Over the following decades Inocencio continued to paint for the mass market. But at the same time, and mostly for his own pleasure, he strove to innovate and excel painting works that had not immediate market but rather started to adorn his house, a small private collection tacked to the brick walls of his modest home. Unfamiliar with the possibilities of high quality commercial brushes, he made his own out of the hairs of donkeys tied to small hollow reads. Despite these rudimentary tools, Inocencio developed a skill with detail that rivals that of any academy trained artist. The detail to the right measures about 1 inch from left to right in the original.

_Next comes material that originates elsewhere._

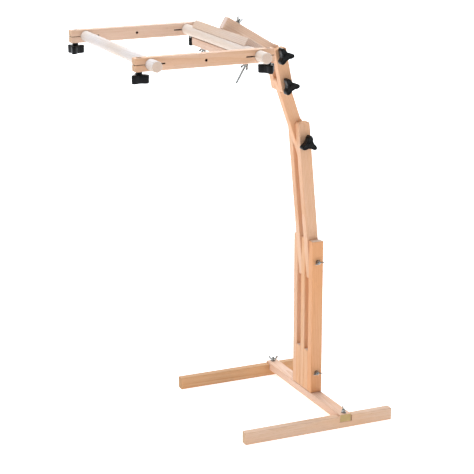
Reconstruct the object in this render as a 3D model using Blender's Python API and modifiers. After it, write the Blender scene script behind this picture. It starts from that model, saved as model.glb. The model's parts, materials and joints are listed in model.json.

The first of Inocencio’s works to reach a wide audience are two line drawings that he made as part of a visual narrative to protest the proposed construction of a hydroelectric dam that would have innundated over a dozen villages in the Balsas River valley of central Guerrero, Mexico. The works were developed in collaboration with the anthropologist Jonathan D. Amith and originally planned to be given out at protests and roadblocks to raise money to support opposition to the dam. Yet the works were so striking that they became the centerpiece of an exhibition at the Mexican Fine Arts Center Museum (Chicago) and Parque La Villette (Paris). At the same time they were published in a book entitled The Amate Tradition: Innovation and Dissent in Mexican Art.
Jonathan and Inocencio became close friends. Jonathan now has a house in San Agustín Oapan and Inocencio and his wife, Florencia, have visited the United States and both helped Jonathan with a Nahuatl summer course he taught at Yale University.